How do we make remote strategy days successful? Can we effectively reset and refocus our disparate teams for the year ahead? Here are 10 tips that could go some way to transforming a virtual strategy day.

  1. Diarise the Date

    Just like any other important task, we can’t be confident it’s happening until it’s in the diary. Book it in. When can we get the team online together? Diarising is close to prioritising. It says ‘this is happening’.

    Even so, if the past year taught us anything, it’s that what we planned can always change. So don’t make a plan that is bound to change. A team day in the office in February might sound great, but is bound to be waylaid by restrictions. Planning a virtual strategy day later this month is much less fragile.

  2. Take the Time

    Once that day (or days) come around, it’s time to take the time it needs. Our clients or customers might not be chasing us for whether our Strategy Days are done, but they might just be key to how many clients or customers we have at the end of the year. They might just be the most important and non-urgent of the important and non-urgent tasks for our teams.

    How long do we need? Let’s use that time. If it seems like a long time to be online, plan in breaks. Some people really need to realise that zoom calls can have coffee breaks. (And any call longer than 1.5 hours really should). Cutting short strategy days so as not to waste the team’s time might actually make them too short to have real impact (which definitely makes them a waste of time).

  3. Make it Memorable

    Just because we’re starring at each other through computer screens (goodbye, eye contact), doesn’t mean we can’t create a memorable experience for our strategy days. We could post out a strategy day pack that the team open together to have something tangible (that will last on after ‘End Meeting For All’ is clicked). Or post out doughnuts (which wouldn’t).
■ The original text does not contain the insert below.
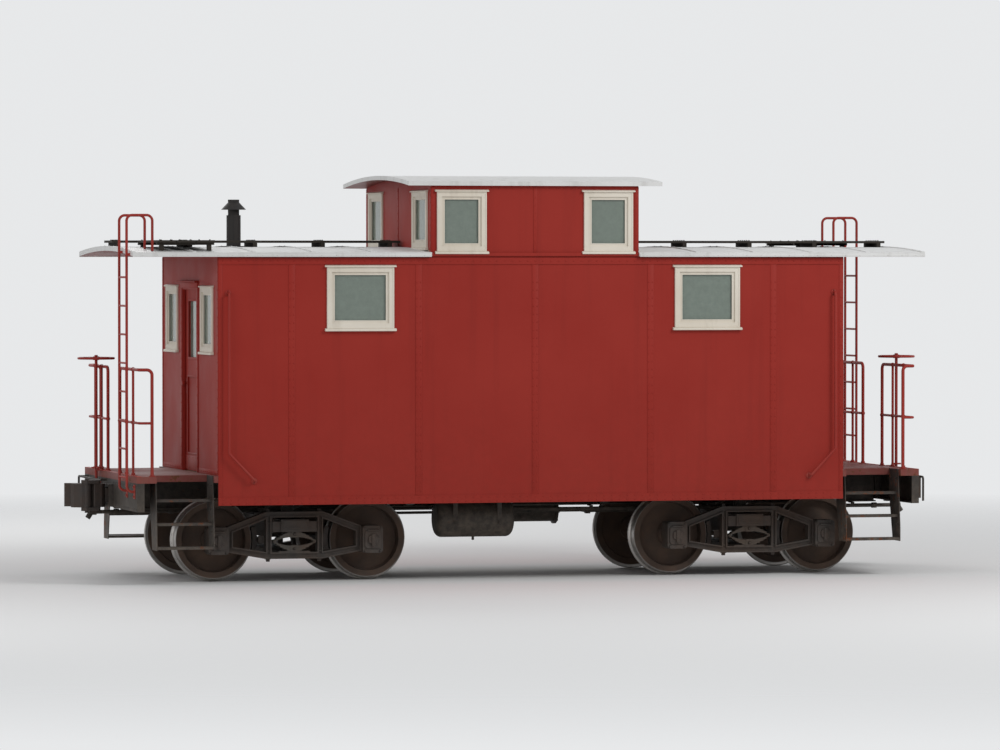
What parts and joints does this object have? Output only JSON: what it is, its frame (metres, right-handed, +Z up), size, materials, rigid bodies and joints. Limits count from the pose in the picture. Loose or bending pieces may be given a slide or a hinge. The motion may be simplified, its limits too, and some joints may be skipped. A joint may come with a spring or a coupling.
{
  "type": "caboose",
  "caption": "Steel railway caboose with a centre cupola, open end platforms, ladders, knuckle couplers and leaf-sprung trucks.",
  "frame": {"origin": "below the middle of the car, at the lowest point of the wheel flanges", "axes": "X along the car towards its right end in the picture, Y across it away from the camera, Z up"},
  "size_m": [9.5802, 3.05, 4.3267],
  "materials": {
    "body_paint": "satin oxide-red enamel, weathered",
    "roof_paint": "aluminium roof paint, weathered",
    "underframe_paint": "dull black, dusty",
    "window_paint": "cream enamel",
    "fittings_paint": "red enamel, worn at the edges",
    "window_glass": "clear pane, dusty",
    "cast_steel": "rough casting, grimy",
    "wheel_steel": "rolled steel, bright at the tread",
    "spring_steel": "dull spring steel, rusty",
    "stove_iron": "black cast iron",
    "walkway_wood": "bare grey planks",
    "joinery_wood": "varnished boards",
    "cushion_cover": "dark brown covering"
  },
  "bodies": {
    "carbody": {"body_bolsters": "underframe_paint", "centre_sill": "underframe_paint", "cross_bearers": "underframe_paint", "side_sills": "underframe_paint", "draft_yokes": "cast_steel", "end_sills": "underframe_paint", "floor": "joinery_wood", "platforms": "fittings_paint", "side_wall_near": "body_paint", "side_wall_far": "body_paint", "end_wall_left": "body_paint", "end_wall_right": "body_paint", "roof_left": "roof_paint", "roof_right": "roof_paint", "cupola_sides": "body_paint", "cupola_ends": "body_paint", "cupola_roof": "roof_paint", "cabin_window_frames": "window_paint", "cabin_window_glass": "window_glass", "cupola_window_frames": "window_paint", "cupola_window_glass": "window_glass", "steps": "underframe_paint", "end_railing_left": "fittings_paint", "end_railing_right": "fittings_paint", "end_ladders": "fittings_paint", "handholds": "fittings_paint", "running_boards": "walkway_wood", "hand_brakes": "fittings_paint", "brake_pipe": "underframe_paint", "brake_cylinder": "underframe_paint", "air_reservoir": "underframe_paint", "uncoupling_levers": "underframe_paint", "stove": "stove_iron", "smoke_jack": "underframe_paint", "benches": "joinery_wood", "desk": "joinery_wood", "cupola_lockers": "joinery_wood", "seat_cushions": "cushion_cover"},
    "truck_left": {"truck_left_side_frames": "cast_steel", "truck_left_bolster": "cast_steel", "truck_left_spring_plank": "cast_steel", "truck_left_springs": "spring_steel", "truck_left_brakes": "cast_steel"},
    "wheelset_left_1": {"wheelset_left_1": "wheel_steel"},
    "wheelset_left_2": {"wheelset_left_2": "wheel_steel"},
    "door_left": {"door_left": "body_paint", "door_glass_left": "window_glass"},
    "coupler_left": {"coupler_left": "cast_steel"},
    "knuckle_left": {"knuckle_left": "cast_steel"},
    "truck_right": {"truck_right_side_frames": "cast_steel", "truck_right_bolster": "cast_steel", "truck_right_spring_plank": "cast_steel", "truck_right_springs": "spring_steel", "truck_right_brakes": "cast_steel"},
    "wheelset_right_1": {"wheelset_right_1": "wheel_steel"},
    "wheelset_right_2": {"wheelset_right_2": "wheel_steel"},
    "door_right": {"door_right": "body_paint", "door_glass_right": "window_glass"},
    "coupler_right": {"coupler_right": "cast_steel"},
    "knuckle_right": {"knuckle_right": "cast_steel"}
  },
  "joints": [
    {"name": "truck_left_swivel", "type": "hinge", "parent": "carbody", "child": "truck_left", "pos_m": [-2.53, 0, 0.681], "axis": [0, 0, 1], "range_deg": [-4, 4]},
    {"name": "wheelset_left_1_spin", "type": "hinge", "parent": "truck_left", "child": "wheelset_left_1", "pos_m": [-3.368, 0, 0.446], "axis": [0, 1, 0], "continuous": true},
    {"name": "wheelset_left_2_spin", "type": "hinge", "parent": "truck_left", "child": "wheelset_left_2", "pos_m": [-1.692, 0, 0.446], "axis": [0, 1, 0], "continuous": true},
    {"name": "door_left_hinge", "type": "hinge", "parent": "carbody", "child": "door_left", "pos_m": [-3.355, -0.389, 1.148], "axis": [0, 0, -1], "range_deg": [0, 90]},
    {"name": "coupler_left_swing", "type": "hinge", "parent": "carbody", "child": "coupler_left", "pos_m": [-3.76, 0, 0.903], "axis": [0, 0, 1], "range_deg": [-7, 7]},
    {"name": "knuckle_left_hinge", "type": "hinge", "parent": "coupler_left", "child": "knuckle_left", "pos_m": [-4.595, -0.088, 0.903], "axis": [0, 0, 1], "range_deg": [0, 45]},
    {"name": "truck_right_swivel", "type": "hinge", "parent": "carbody", "child": "truck_right", "pos_m": [2.53, 0, 0.681], "axis": [0, 0, 1], "range_deg": [-4, 4]},
    {"name": "wheelset_right_1_spin", "type": "hinge", "parent": "truck_right", "child": "wheelset_right_1", "pos_m": [1.692, 0, 0.446], "axis": [0, 1, 0], "continuous": true},
    {"name": "wheelset_right_2_spin", "type": "hinge", "parent": "truck_right", "child": "wheelset_right_2", "pos_m": [3.368, 0, 0.446], "axis": [0, 1, 0], "continuous": true},
    {"name": "door_right_hinge", "type": "hinge", "parent": "carbody", "child": "door_right", "pos_m": [3.355, 0.389, 1.148], "axis": [0, 0, -1], "range_deg": [0, 90]},
    {"name": "coupler_right_swing", "type": "hinge", "parent": "carbody", "child": "coupler_right", "pos_m": [3.76, 0, 0.903], "axis": [0, 0, 1], "range_deg": [-7, 7]},
    {"name": "knuckle_right_hinge", "type": "hinge", "parent": "coupler_right", "child": "knuckle_right", "pos_m": [4.595, 0.088, 0.903], "axis": [0, 0, 1], "range_deg": [0, 45]}
  ]
}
    We could ask the team in advance to come prepared with a story/fact/item to be shared. Come ready to share your past year as a hand-drawn graph. Ask questions to get vulnerable. In fact, a lot of the those same things that make an in-person day memorable are actually still possible remotely.

  4. Go Get Your Goals

    Goal-setting is a key part of a strategy day. Whether we’re setting them on Post-Its, in journals, on an interactive whiteboard, these ambitions are what will carry your team through the year. Not everyone will have goals in mind going into a strategy day. Enable the team to discover the things that they really want from the year. Then go get them.

  5. Paddle the Plan

    Friend of Interactive Workshops, Emma Wiggs, Paralympic gold-medal winning Canoeist and co-writer of The A–Z of Human Performance, often uses the phrase her mum texted her one race day “Plan the paddle, paddle the plan.” It’s genius. Plan what you’re going to do that’s in your control. Then carry out that plan. It says nothing about trying really hard or beating your competitors. Just follow the process.

    Strategy Days require the same amount of planning. We can’t go into a call with the whole team with the idea of winging it. We’ll be up a certain creek without a paddle. Plan the paddle. Then, as we go through the day, paddle the plan. Stick to it. Trust our own planning. Sure, flex to what comes. But always come back to the plan.
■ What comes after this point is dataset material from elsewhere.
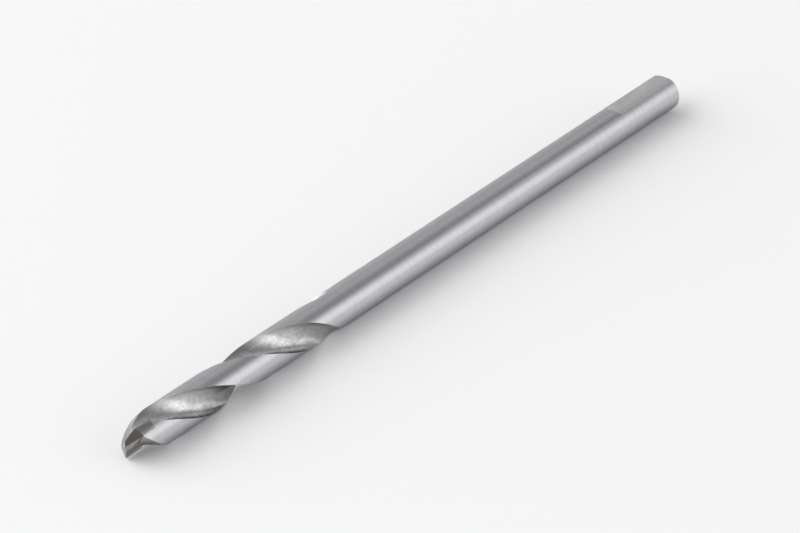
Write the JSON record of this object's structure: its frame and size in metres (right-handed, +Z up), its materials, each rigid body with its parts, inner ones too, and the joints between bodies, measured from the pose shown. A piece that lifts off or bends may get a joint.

  6. Get Personal (When It Comes to Goals)

    So we’ve set our goals for the team, maybe the wider department or organisation too. What about for us personally as individuals. Who do we want to become this year? These kinds of goals are often overlooked as ‘not relevant’ or something to be done in employee’s own time. This is their time. And these personal goals can be so motivating that they drive an individual to grow exponentially, transforming their professional life with it.

  7. Dive Into Discussion

    No-one wants to be in one big group call for a whole day. Carefully manage discussion to add variety. Utilise breakouts, in pairs. Then in threes. Then split the room in half. Then in their teams or sub-teams. Back to pairs. Avoid Zoom Fatigue with Zoom Intrigue.

    Then dive into those discussions. Open up a untouched topic. Brainstorm big ideas. Thrash out a problem. Find solutions together.

  8. Share your Slip-ups

    For a team willing to be vulnerable, noting down and sharing your biggest slip-ups of the past year can be a cathartic process that brings closure, maybe some forgiveness, and in our experience, laughs. Sharing the most embarrassing moments months later can bring a team together in a powerful way.
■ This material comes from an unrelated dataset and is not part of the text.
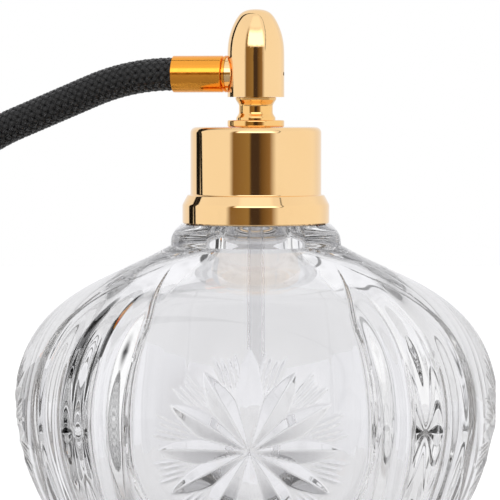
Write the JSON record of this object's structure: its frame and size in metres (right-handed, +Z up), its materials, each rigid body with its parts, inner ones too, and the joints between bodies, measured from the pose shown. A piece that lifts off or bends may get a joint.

    Often we knew about that ‘dropped the ball’ moment from a colleague. Other times they’ll share something we didn’t know they had been holding as a failure. Share slip-ups and then move on to…

  9. Celebrate your Successes

    Bringing light to any lingering shade of the slip ups, sharing the biggest successes of the past year is a powerful inspiration for the year ahead. It’s not to dwell on past success, but to make sure we squeezed all of the juice out of the team’s best work, brightest moments and when someone went the extra mile.

    Maybe your team already has a way to celebrate success. Online, that could look like zoom emojis, a champagne (or suitable dry alternative) toast. Maybe this is the time to bring out the mini trophy in that pack you sent out. (Aren’t you thoughtful!?)

  10. Commit.

    We’re coming to the close of the strategy day. But one thing will be the difference between an enjoyable day and a lasting impact. Commitment. It’s not enough to have set goals, chatted about the problems and had a big idea for our next big thing. Finish the day by making commitment statements about what each individual is going to do. “I will…”

    We can share what support we’ll need from the team to make it happen. “I’ll need X from team member Y.” Team member Y is right there on the call. Will you help with that Team Member Y? Yes? Great! We’re on to a winner. Words of commitment are a powerful binding agent for any team.